Professionals should judge kits even more strictly. A detailer or marina needs predictable dwell times, efficient application, and results that can be repeated across multiple vessels without surface risk. A consumer might accept a little trial and error. A service operation cannot build a business on guesswork.

Should you buy a complete kit or build your own?

It depends on your experience and your goals. If you already understand which products work on which surfaces, building your own system can make sense. You can tailor it to your storage conditions, water type, and boat layout.

For most owners, though, curated kits are the smarter choice. Not because they are simpler, but because they reduce mismatches. The wrong cleaner-protectant combination can waste time and undermine results. A good kit removes that friction by giving you a sequence that makes sense.

The key is to avoid kits that are only curated for marketing. A real system has a logic behind it. Clean, treat, protect, maintain. If the products feel randomly bundled, they probably are.

The verdict on any boat cleaning kit review

The best boat cleaning kit is rarely the one that promises the fastest dramatic transformation. It is the one that helps you maintain a cleaner boat with less rework, less surface stress, and fewer recurring mildew battles. That is a different standard, and it is the standard serious boat owners should use.

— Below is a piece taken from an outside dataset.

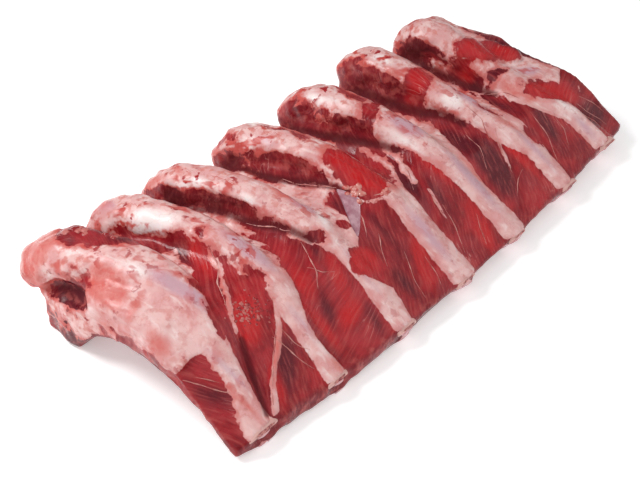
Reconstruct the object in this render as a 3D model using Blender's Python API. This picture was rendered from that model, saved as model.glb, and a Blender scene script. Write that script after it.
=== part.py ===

If a kit only helps when the boat is already dirty, it is reactive. If it supports regular care, protects vulnerable materials, and reduces the cycle of stain removal, it is doing its job. That distinction matters whether you run a single family boat or manage a fleet of customer vessels.

A clean boat always looks better at the dock. A protected boat is the one that holds up through the season. When you choose your next kit, do not ask which bottle is strongest. Ask which system makes the next cleaning easier than the last.